TIDMSOLI
RNS Number : 3334T
Solid State PLC
03 July 2018
Solid State plc
("Solid State", the "Group" or the "Company")
Publication of the Annual Report and Accounts and the notice of
the AGM.
Solid State plc (AIM: SOLI), the AIM listed manufacturer of
computing, power and communications products, and value added
distributor of electronic components, announces that its Annual
Report and Accounts for the year ended 31 March 2018 and the notice
of the AGM document have been published and are available in
electronic form on the Company's website
http://www.solidstateplc.com. Copies of the Annual Report and
Accounts will also be available from the Company's registered
office 2 Ravensbank Business Park, Hedera Road, Redditch, B98
9EY.
Notice of Investor Lunch:
An investor lunch for Private Client Investment Managers and
Private Investors will be held on Monday 9 July at St Pauls,
London. Those interested in attending should contact Tom Cooper on
0797 122 1972 or tom.cooper@walbrookpr.com.

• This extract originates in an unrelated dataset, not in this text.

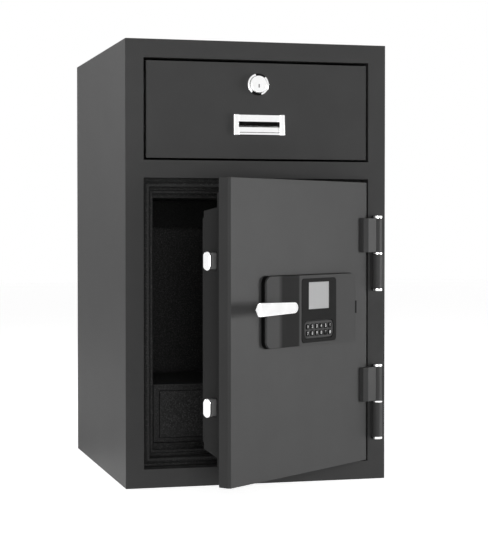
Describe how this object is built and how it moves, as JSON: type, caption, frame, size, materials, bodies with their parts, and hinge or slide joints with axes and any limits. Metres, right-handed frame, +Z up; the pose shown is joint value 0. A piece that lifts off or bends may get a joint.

Explanation of the special resolution in respect of the
Non-Compliant Dividend and Related Party Transactions
The Board of Solid State PLC has become aware of a certain
administrative non-compliance issue in respect of the payment of a
historical interim dividend it paid on 26 November 2016 (the
"Relevant Dividend"). Full details of this non-compliance issue are
set out in the Company's Annual Report and notice of the general
meeting.
At all relevant times the Company had adequate distributable
reserves to allow the payment of the Relevant Dividend, however the
interim accounts required to show the requisite level of
distributable reserves were not filed at Companies House prior to
declaring and making the Relevant Dividend. This has resulted in a
technical infringement of the Companies Act 2006 ("Companies Act").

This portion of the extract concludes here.